By interpreting this distribution as a posterior distribution of $r$
we can say that a 95% *credible interval* is (0.672,0.835).
Often exactly the same interval is interpreted as a *confidence interval* so
both Bayesian and frequentist interpretations are used for this bootstrap interval.

**(Philosophical) Discussion:** Even though both Bayesian and frequentist interpretations 
are used for this interval, there seems not to be good arguments why this interval is 
a suitable confidence interval,
other than acknowledging that it is actually a credible interval that has a good frequentist calibration.
For example, a nice treatment of the bootstrap by [Hesterberg (2014)](https://arxiv.org/abs/1411.5279) p.54 says that "*The bootstrap percentile interval has no particular derivation - it just works. This is uncomfortable for a mathematically-trained statistician, and unsatisfying for a mathematical statistics course.*"
This "problem" may exist with the frequentist interpretation, but does not exist with the 
Bayesian interpretation, because there this percentile interval of the bootstrap sample 
is the most obvious estimate for the credible interval.
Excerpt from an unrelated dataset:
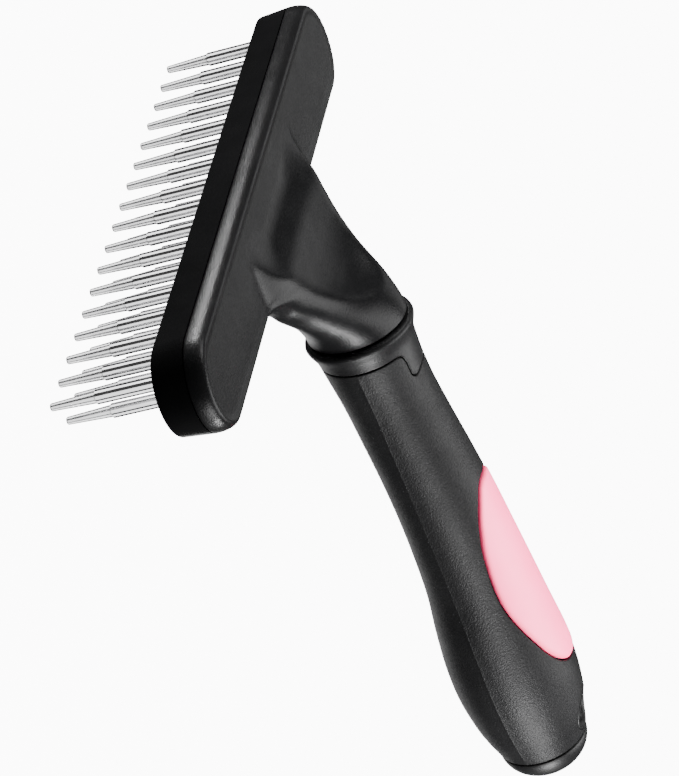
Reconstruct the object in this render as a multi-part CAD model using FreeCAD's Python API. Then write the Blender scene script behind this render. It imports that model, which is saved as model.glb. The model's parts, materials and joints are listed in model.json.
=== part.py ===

We see that in our example case this interval agrees well with the Fisher's transformation 
above (0.667,0.835),
but let's also do some empirical testing to see how this interval is 
calibrated over possible other data sets that we could have
used for making the bootstrap sample.
Let's make 2000 replicates of the whole bootstrap procedure, 
each replicate coming from its own data set,
and compute the proportion of the replicates
where the 95% bootstrap interval contains the true value of $r$.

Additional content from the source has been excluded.